India's endangered rhino battles for survival

Times of India , Tuesday, July 01, 2008
Correspondent : Staff Reporter
GUWAHATI: India's one-horned rhinoceros faces an uncertain future in the country's northeast, its main home, because of unending poaching and shrinking of the habitat so vital for the animal's survival.

Last year alone, poachers killed at least 20 rhinoceroses in and around Assam's sprawling Kaziranga national park. This year, the toll has already reached seven, officials said.

The 430-sq km park, with around 1,800 rhinoceroses, has the world's largest population of this primitive mammal. Two other reserves in Assam, Pobitora Wildlife Sanctuary and Orang National Park, have around 150 rhinoceroses.

Three rhinoceroses were killed in Orang this year.

Countrywide, the rhino population could be just over 2,200, including in West Bengal, Bihar and Uttar Pradesh, said Prabal Sarkar of the NGO Wildlife Trust of India (WTI).

At the turn of the sanctuary, the rhino roamed almost all over the Gangetic plain. Its numbers fell sharply over the decades because of depleted grassland habitat and frequent hunting -- to feed the illegal rhino horn trade.

Experts say these animals are killed for its horn, which is used as aphrodisiac by some tribes in the northeast and in some Asian countries.

"A rhino horn could fetch between Rs.500,000 (about $11,000) and Rs.1 million in the international market. Traders also sell the horn in pieces or in powder form," said Sarkar, who studies the rhino horn trade in the region.

"Its demand in the Asian traditional medicine market is perhaps the single largest factor for its poaching throughout its home range," he said.

A small population of around 400 rhinoceroses can also be found in Nepal's Chitwan National Park, Bardia National Park and Suklapantha National Park.

In the 1980s, poachers commonly used the pit-poaching technique to trap rhinoceroses in Kaziranga. The method involves digging a pit and covering it with leaves and grass. The animal gets trapped when it steps on the camouflage. Poachers then kill the animal.

This involves constant monitoring of the animal, mainly to establish its path and to dig a trap, which is not easy. Hence, poachers at times electrocute the animal.

Last year, forest guards found a tranquiliser inside the park, raising fears the instrument might have been illegally brought to kill rhinoceroses. Such guns don't make any noise and their detection is near impossible.

Gunshots alert forest guards. Hence poachers carry out pit-poaching or electrocution. But sometimes they also use noiseless sophisticated guns.

Last year, poachers shot dead a pregnant rhinoceros even as authorities were looking for clues for previous crimes of rhino poaching at the Kaziranga park.

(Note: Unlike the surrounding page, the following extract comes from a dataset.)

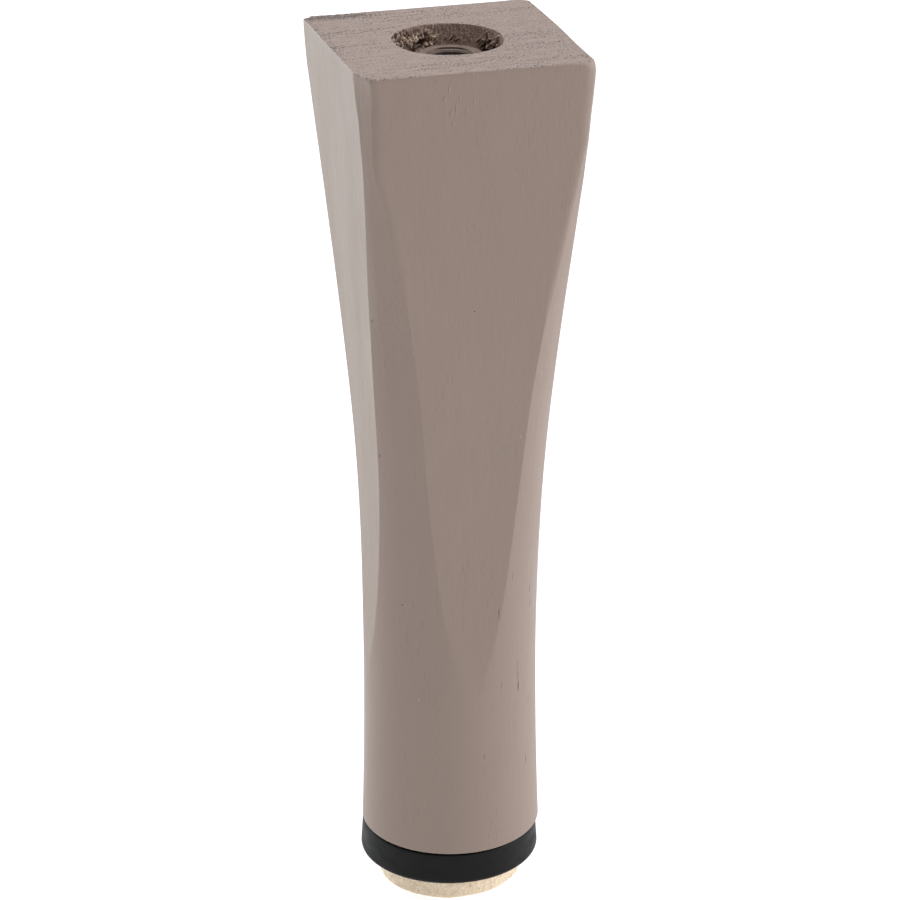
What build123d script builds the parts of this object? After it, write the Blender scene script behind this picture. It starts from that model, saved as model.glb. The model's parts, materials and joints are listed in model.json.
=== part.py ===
from build123d import *
import os
from math import atan2, degrees, radians, tan

# Wooden furniture leg: square at the top, turned to a round foot, with four scooped flats between.
# Millimetres, Z up. The origin is the centre of the top's square, at the floor under the felt.
# The four flats face -Y, +X, +Y and -X.

# Wooden body
leg_length = 163.0            # wood alone, from its foot face to its top face
top_width = 45.0              # across two opposite flats at the top face
top_edge_radius = 0.7         # sanded edge all round the top face
foot_chamfer = 0.5            # round the foot face

# Turned outline, heights measured up from the foot face
foot_diameter = 35.8
waist_diameter = 34.4
waist_height = 37.5
flare_diameter = 49.0         # turned diameter where the long hollow curve ends
flare_height = 121.0          # above here the turned outline runs on as a straight cone
billet_diameter = 60.6        # the square billet's corners are turned off to this all along

# Flats, seen square on: a straight taper down from the top, then a long hollow scoop
taper_foot_width = 34.4       # across the flats where the taper meets the scoop
taper_foot_height = 90.0
scoop_radius = 370.0
scoop_turn = 30.0             # degrees of arc drawn, enough to pass below the foot

# Socket in the top face: counterbore, hole for the insert, and run-out for the bolt's end
counterbore_diameter = 20.8
counterbore_depth = 5.0
bolt_runout_diameter = 8.6
bolt_runout_depth = 10.0      # below the insert
drill_point_angle = 118.0

# Threaded insert for an M8 bolt
thread_bore_diameter = 6.8    # across the crests of the internal thread
collar_diameter = 12.7
collar_thickness = 2.0
collar_chamfer = 0.5
barrel_diameter = 11.0
barrel_length = 13.0
mouth_diameter = 9.0          # wide end of the countersunk mouth
mouth_depth = 1.3
insert_offset = 0.6           # along X: the insert sits a little off the leg's axis
insert_clearance = 0.05       # round and below the barrel in the wood

# Floor glide under the foot
glide_top_diameter = 35.2
glide_diameter = 36.0         # as it flares, before its lower edge is chamfered
glide_height = 6.8
glide_edge_chamfer = 0.8      # lower edge
glide_top_chamfer = 0.4
glide_offset = -0.3           # along X: the glide is fixed a little off the leg's axis

# Felt disc glued into the glide's underside
felt_diameter = 28.6
felt_thickness = 6.2
felt_recess_depth = 1.0
felt_chamfer = 0.5            # lower edge
felt_clearance = 0.15         # round the felt in its recess

# Countersunk screw that holds the glide to the wood
screw_length = 25.0           # with its head
screw_shank_diameter = 3.8
screw_head_diameter = 7.6
screw_head_rim = 0.4          # straight rim of the head, before its cone
screw_cone_angle = 90.0
screw_tip_length = 5.0
screw_tip_diameter = 0.6
screw_slot_width = 1.1
screw_slot_span = 4.4
screw_slot_depth = 1.4
shank_clearance = 0.15        # round the shank in the glide
pilot_clearance = 0.05        # round and above the screw in the wood
head_clearance = 0.05         # between the felt and the screw's head

# Levels above the floor
glide_bottom = felt_thickness - felt_recess_depth
foot_level = glide_bottom + glide_height
top_level = foot_level + leg_length
waist_level = foot_level + waist_height
flare_level = foot_level + flare_height
taper_foot_level = foot_level + taper_foot_height
collar_seat = top_level - counterbore_depth
collar_top = collar_seat + collar_thickness
barrel_end = collar_seat - barrel_length
insert_hole_end = barrel_end - insert_clearance
runout_end = insert_hole_end - bolt_runout_depth
runout_point = runout_end - bolt_runout_diameter / 2 / tan(radians(drill_point_angle / 2))

# The hollow curve leaves the waist upright, so it leans by twice the angle of its chord where it ends
flare_lean = 2 * atan2((flare_diameter - waist_diameter) / 2, flare_height - waist_height)
cone_top_radius = flare_diameter / 2 + (top_level - flare_level) * tan(flare_lean)
block_reach = 2 * top_width

# Screw, from its head up to its tip
screw_half_cone = tan(radians(screw_cone_angle / 2))
screw_rim_level = felt_thickness + head_clearance + screw_head_rim
screw_cone_end = screw_rim_level + (screw_head_diameter - screw_shank_diameter) / 2 / screw_half_cone
screw_end = felt_thickness + head_clearance + screw_length
screw_tip_start = screw_end - screw_tip_length
shank_hole_radius = screw_shank_diameter / 2 + shank_clearance
shank_hole_start = screw_cone_end - shank_clearance / screw_half_cone
countersink_radius = screw_head_diameter / 2 + (screw_rim_level - felt_thickness) * screw_half_cone

# Upright planes and axes through the middle of the insert and of the glide
insert_plane = Plane(origin=(insert_offset, 0, 0), x_dir=(1, 0, 0), z_dir=(0, -1, 0))
insert_axis = Axis((insert_offset, 0, 0), (0, 0, 1))
glide_plane = Plane(origin=(glide_offset, 0, 0), x_dir=(1, 0, 0), z_dir=(0, -1, 0))
glide_axis = Axis((glide_offset, 0, 0), (0, 0, 1))

os.makedirs("parts", exist_ok=True)


def between_flats(plane):
    """Face on an upright plane: all that lies between two opposite flats."""
    with BuildSketch(plane) as outline:
        with BuildLine():
            taper = Line((top_width / 2, top_level), (taper_foot_width / 2, taper_foot_level))
            scoop = JernArc(taper @ 1, taper % 1, radius=scoop_radius, arc_size=scoop_turn)
            scoop_end = scoop @ 1
            Polyline(scoop_end, (0, scoop_end.Y), (0, top_level), taper @ 0)
        make_face()
        mirror(about=Plane.YZ)
    return outline.sketch


# Body: a block scooped from its four sides, and turned wherever it stands outside the round outline
with BuildPart() as leg_body:
    extrude(between_flats(Plane.XZ), amount=block_reach, both=True)
    extrude(between_flats(Plane.YZ), amount=block_reach, both=True, mode=Mode.INTERSECT)

    with BuildSketch(Plane.XZ):
        with BuildLine():
            waist = (waist_diameter / 2, waist_level)
            foot_curve = TangentArc(waist, (foot_diameter / 2, foot_level), tangent=(0, -1))
            flare_curve = TangentArc(waist, (flare_diameter / 2, flare_level), tangent=(0, 1))
            Line(flare_curve @ 1, (cone_top_radius, top_level))
            Polyline((cone_top_radius, top_level), (0, top_level), (0, foot_level), foot_curve @ 1)
        make_face()
    revolve(axis=Axis.Z, mode=Mode.INTERSECT)

    with BuildSketch(Plane.XY.offset(foot_level)):
        Circle(billet_diameter / 2)
    extrude(amount=leg_length, mode=Mode.INTERSECT)
    fillet(leg_body.faces().sort_by(Axis.Z)[-1].edges(), radius=top_edge_radius)
    chamfer(leg_body.faces().sort_by(Axis.Z)[0].edges(), length=foot_chamfer)

    # Counterbore, and the insert's hole below it
    with BuildSketch(Plane.XY.offset(top_level)):
        Circle(counterbore_diameter / 2)
    extrude(amount=-counterbore_depth, mode=Mode.SUBTRACT)
    with BuildSketch(insert_plane):
        with BuildLine():
            Polyline(
                (0, collar_seat),
                (barrel_diameter / 2 + insert_clearance, collar_seat),
                (barrel_diameter / 2 + insert_clearance, insert_hole_end),
                (bolt_runout_diameter / 2, insert_hole_end),
                (bolt_runout_diameter / 2, runout_end),
                (0, runout_point),
                close=True,
            )
        make_face()
    revolve(axis=insert_axis, mode=Mode.SUBTRACT)

    # Pilot hole for the glide's screw, from the foot
    with BuildSketch(glide_plane):
        with BuildLine():
            Polyline(
                (0, foot_level),
                (screw_shank_diameter / 2 + pilot_clearance, foot_level),
                (screw_shank_diameter / 2 + pilot_clearance, screw_tip_start),
                (screw_tip_diameter / 2 + pilot_clearance, screw_end + pilot_clearance),
                (0, screw_end + pilot_clearance),
                close=True,
            )
        make_face()
    revolve(axis=glide_axis, mode=Mode.SUBTRACT)


# Insert: a collar that sits on the counterbore's floor, and a barrel let into the wood below it
with BuildPart() as threaded_insert:
    with BuildSketch(insert_plane):
        with BuildLine():
            Polyline(
                (mouth_diameter / 2, collar_top),
                (collar_diameter / 2, collar_top),
                (collar_diameter / 2, collar_seat),
                (barrel_diameter / 2, collar_seat),
                (barrel_diameter / 2, barrel_end),
                (thread_bore_diameter / 2, barrel_end),
                (thread_bore_diameter / 2, collar_top - mouth_depth),
                close=True,
            )
        make_face()
    revolve(axis=insert_axis)
    top_rings = threaded_insert.edges().filter_by(GeomType.CIRCLE).group_by(Axis.Z)[-1]
    chamfer(top_rings.sort_by(SortBy.RADIUS)[-1], length=collar_chamfer)


# Glide: a moulded disc that flares to its lower edge, with a recess for the felt and a countersink
with BuildPart() as floor_glide:
    with BuildSketch(glide_plane):
        with BuildLine():
            Polyline(
                (countersink_radius, felt_thickness),
                (felt_diameter / 2 + felt_clearance, felt_thickness),
                (felt_diameter / 2 + felt_clearance, glide_bottom),
                (glide_diameter / 2, glide_bottom),
                (glide_top_diameter / 2, foot_level),
                (shank_hole_radius, foot_level),
                (shank_hole_radius, shank_hole_start),
                close=True,
            )
        make_face()
    revolve(axis=glide_axis)
    rings = floor_glide.edges().filter_by(GeomType.CIRCLE)
    chamfer(rings.group_by(Axis.Z)[0].sort_by(SortBy.RADIUS)[-1], length=glide_edge_chamfer)
    chamfer(rings.group_by(Axis.Z)[-1].sort_by(SortBy.RADIUS)[-1], length=glide_top_chamfer)


# Felt: a disc that fills the recess and stands out below the glide
with BuildPart() as felt_disc:
    with BuildSketch(Plane.XY):
        with Locations((glide_offset, 0)):
            Circle(felt_diameter / 2)
    extrude(amount=felt_thickness)
    chamfer(felt_disc.edges().sort_by(Axis.Z)[0], length=felt_chamfer)


# Screw: countersunk head with crossed slots, straight shank and pointed tip
with BuildPart() as glide_screw:
    with BuildSketch(glide_plane):
        with BuildLine():
            Polyline(
                (0, felt_thickness + head_clearance),
                (screw_head_diameter / 2, felt_thickness + head_clearance),
                (screw_head_diameter / 2, screw_rim_level),
                (screw_shank_diameter / 2, screw_cone_end),
                (screw_shank_diameter / 2, screw_tip_start),
                (screw_tip_diameter / 2, screw_end),
                (0, screw_end),
                close=True,
            )
        make_face()
    revolve(axis=glide_axis)
    with BuildSketch(Plane.XY.offset(felt_thickness + head_clearance)):
        with Locations((glide_offset, 0)):
            Rectangle(screw_slot_span, screw_slot_width)
            Rectangle(screw_slot_width, screw_slot_span)
    extrude(amount=screw_slot_depth, mode=Mode.SUBTRACT)


leg_body.part.label = "leg_body"
threaded_insert.part.label = "threaded_insert"
floor_glide.part.label = "floor_glide"
felt_disc.part.label = "felt_disc"
glide_screw.part.label = "glide_screw"

export_step(leg_body.part, "parts/leg_body.step")
export_step(threaded_insert.part, "parts/threaded_insert.step")
export_step(floor_glide.part, "parts/floor_glide.step")
export_step(felt_disc.part, "parts/felt_disc.step")
export_step(glide_screw.part, "parts/glide_screw.step")
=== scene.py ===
"""Dress the wooden furniture leg.

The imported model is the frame. This script adds the looks: painted wood with its end grain and torn
socket, the threaded insert, the moulded glide, the felt, and a plain studio. Sizes are in metres, but
for the rows of tables that say millimetres. Heights called levels are above the floor, and rises above
the foot's face. The flats face -Y, +X, +Y and -X as they do in the frame.
"""

from __future__ import annotations

import json
import logging
import math
from collections.abc import Sequence
from dataclasses import dataclass, field
from enum import Enum

import bpy
import numpy as np
from mathutils import Matrix, Vector

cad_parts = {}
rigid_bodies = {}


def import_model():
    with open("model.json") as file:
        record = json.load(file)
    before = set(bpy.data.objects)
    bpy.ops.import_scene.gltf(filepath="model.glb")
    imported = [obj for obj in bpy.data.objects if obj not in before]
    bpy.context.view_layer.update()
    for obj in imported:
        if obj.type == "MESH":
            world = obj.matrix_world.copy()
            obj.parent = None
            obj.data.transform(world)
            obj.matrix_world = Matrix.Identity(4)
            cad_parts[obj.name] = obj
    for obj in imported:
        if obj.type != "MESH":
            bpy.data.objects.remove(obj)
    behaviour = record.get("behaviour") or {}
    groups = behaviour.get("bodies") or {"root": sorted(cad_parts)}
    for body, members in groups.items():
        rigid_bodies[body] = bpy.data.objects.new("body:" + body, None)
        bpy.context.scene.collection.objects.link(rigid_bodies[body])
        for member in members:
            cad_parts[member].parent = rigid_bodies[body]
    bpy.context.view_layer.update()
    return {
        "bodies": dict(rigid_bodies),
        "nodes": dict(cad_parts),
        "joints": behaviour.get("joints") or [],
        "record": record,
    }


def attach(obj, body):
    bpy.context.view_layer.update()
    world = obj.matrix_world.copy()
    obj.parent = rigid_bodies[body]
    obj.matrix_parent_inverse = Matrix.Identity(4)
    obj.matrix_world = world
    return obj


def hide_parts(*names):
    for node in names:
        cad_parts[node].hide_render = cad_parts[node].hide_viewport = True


LOG = logging.getLogger("furniture_leg")
MM = 0.001
FULL_TURN = 2.0 * math.pi


class Slot(Enum):
    """Material slots of the record."""

    WOOD = "painted_wood"
    STEEL = "painted_steel"
    PLASTIC = "black_plastic"
    FELT = "cream_felt"
    ZINC = "zinc_steel"


class Cut(Enum):
    """Which way a wooden surface is cut, in the order of the leg's material slots."""

    LONG_GRAIN = 0
    END_GRAIN = 1
    BORED = 2


class Tone(Enum):
    """What a small mark in the paint does to its colour."""

    DARK = "dark"
    LIGHT = "light"
    RELIEF = "relief"


def ease(value: np.ndarray | float, start: float, end: float) -> np.ndarray:
    """Rise from 0 to 1 between two values on the cubic 3t^2 - 2t^3.

    Args:
        value: Values to place on the rise.
        start: Value where the rise begins.
        end: Value where it is complete; it may be below the start.

    Returns:
        Heights on the rise, from 0 to 1.
    """
    share = np.clip((np.asarray(value, dtype=float) - start) / (end - start), 0.0, 1.0)
    return share * share * (3.0 - 2.0 * share)


def soft_lesser(first: np.ndarray, second: np.ndarray, blend: np.ndarray | float) -> np.ndarray:
    """Lesser of two surfaces, rounded where they cross.

    The two mix linearly where they differ by less than the blend, and a parabola of the same width,
    a quarter of the blend deep at most, is taken off so the crossing is smooth.

    Args:
        first: Radii of the first surface.
        second: Radii of the second surface.
        blend: Difference in radius below which the edge is rounded.

    Returns:
        Radii of the rounded lesser surface.
    """
    share = np.clip(0.5 + 0.5 * (second - first) / blend, 0.0, 1.0)
    return second + (first - second) * share - blend * share * (1.0 - share)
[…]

In another horrific act this year, a rhinoceros and her calf were repeatedly shot on the periphery of Kaziranga.

The mother was still alive, and her calf lay dead beside her, while poachers made way with its horn.

The incidents led to widespread public protests and prompted Assam Forest Minister Rokybul Hussain to call for a Central Bureau of Investigation (CBI) inquiry.

The CBI is yet to receive a formal request from the Assam government.

Hussain had vowed to up the maximum jail term for crimes under the Wildlife (Protection) Act 1972 from seven years to 10 years.

But Kaziranga park director S N Buragohain does not believe this will help in a major way. He said the existing provisions of the act were adequate to deal with anti-rhino crimes. Instead, more efforts should be made to collect crucial evidence from the crime scene to help to crack poaching cases in courts.

But for this, "we need staff who could solely deal with previous cases. Most of our staff are managing the everyday work and cannot be spared for such work", Buragohain said over telephone from Bokakhat, about 200 km from Guwahati.

"We need more people, mainly from the law background, who could plan and execute the cases in court."